The wrong separation of words in MSS. can sometimes be remedied by a stroke of the pen. Madvig's brilliant restoration of a passage of Seneca's Epistles (89. 4) is a well-known example: “philosophia unde dicta sit, apparet: ipso enim nomine fatetur quid amet. Sapientiam ita quidam finierunt, ut dicerent divinorum et humanorum sapientiam”. In this passage the QUIDAMET of the Archetype had been wrongly broken up by a Carolingian scribe into quidam et, so that the MSS. offered: ipso enim nomine fatetur quidam et sapientiam ita quidam finierunt; and modern editors printed: ipso enim nomine fatetur. Quidam et sapientiam ita * * quidam finierunt, supposing a sentence to have dropped out after ita. Similarly in

quid nos dura refugimus
aetas?

the durare fugimus of certain MSS. is easily emended. But usually the wrong separation of words brought other mistakes in its train.

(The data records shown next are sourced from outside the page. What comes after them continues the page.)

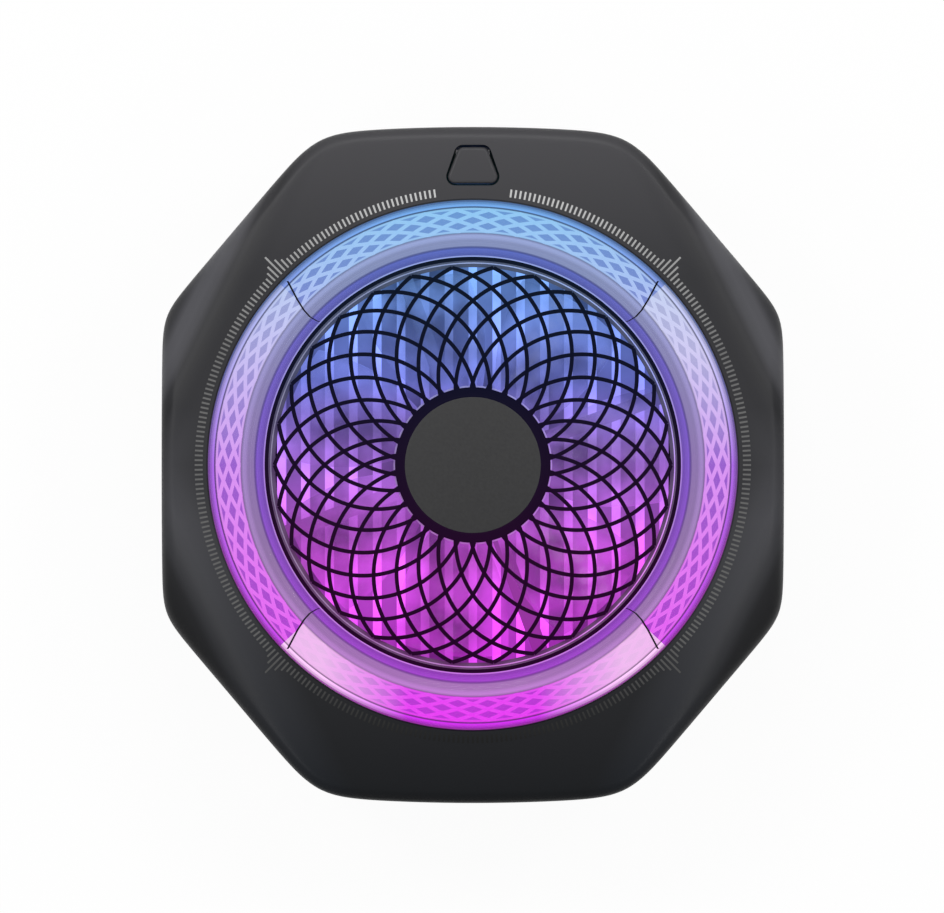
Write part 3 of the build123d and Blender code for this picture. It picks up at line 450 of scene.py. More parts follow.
# %% [markdown]
# The light guide changes with the distance from the axis: a dark foot, the deep
# slope, the calm band, the diamonds of the window, and a lip behind a dark line.
# Beside the lower seams it turns milky, where the light leaks into the joint, and
# the side segments pale towards their upper ends, more on the right.

# %% Light guide
# Radius in mm, then the shares of band, window and bright edge, and the light.
zones = (
    (22.10, 0, 0, 0, 0.2),
    (22.16, 0.7, 0, 0, 1.5),
    (22.24, 0.7, 0, 0, 1.5),
    (22.30, 0, 0, 0, 0.8),
    (22.95, 0, 0, 0, 1.15),
    (23.10, 0, 0, 0, 0.6),
    (23.20, 0.5, 0, 0, 0.6),
    (23.32, 1, 0, 0, 0.9),
    (23.90, 1, 0, 0, 0.85),
    (24.20, 1, 0, 0, 1.2),
    (24.50, 1, 0, 0, 1.1),
    (24.62, 1, 0, 0, 0.55),
    (24.72, 0, 1, 1, 0.9),
    (24.86, 0, 1, 1, 1.0),
    (24.94, 0, 1, 0, 1.0),
    (27.06, 0, 1, 0, 1.0),
    (27.14, 0, 1, 1, 1.0),
    (27.30, 0, 1, 1, 0.9),
    (27.36, 0, 1, 0, 0.35),
    (27.46, 0, 1, 0, 0.35),
    (27.52, 0.1, 1, 0, 1.45),
    (27.66, 0.1, 1, 0, 1.3),
    (27.80, 0, 1, 0, 0.9),
    (27.95, 0, 1, 0, 0.8),
    (28.00, 0, 1, 0, 0.2),
)
milky = (1.0, 0.62, 0.96)
seam_tangent = tan(radians(46.8))
window_inner = 24.6 * mm
light_guide = Finish("light_guide", (0.01, 0.01, 0.02), 0.3)


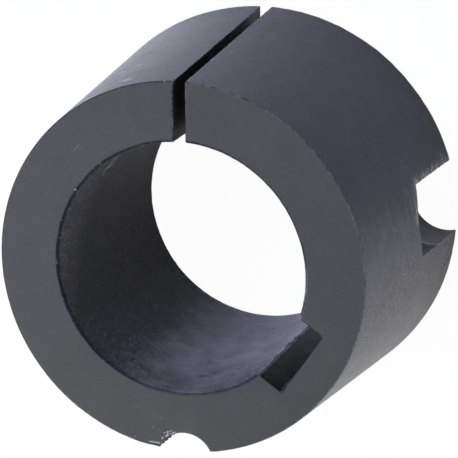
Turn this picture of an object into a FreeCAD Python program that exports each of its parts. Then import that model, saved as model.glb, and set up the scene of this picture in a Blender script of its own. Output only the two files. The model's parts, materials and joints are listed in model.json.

In the Persa of Plautus, v. 587, we have seen (p. 3) that aequom hic orat, “he talks justice,” written AEQVOMHICORAT, was in the Carolingian archetype of our minuscule MSS. wrongly broken up into aequo mhi (mihi) corat. The natural consequence was that copyists fancied this corat to be a misspelling of curat, so that we have in the manuscripts C and D aequo mihi curat. Another example has been already quoted from v. 546 of the same play. Quia specie quidem, written QVIASPECIEQVIDEM, was broken up into qui aspeci equidem, and was changed — how could it be otherwise? — to qui aspexi equidem, the aspeci being taken for a misspelling of aspexi. A curious instance is found in v. 288 of the Menaechmi, where opsonatu redeo, “I come back from catering for dinner,” appeared first as opso nature deo, then as ipso naturae deo.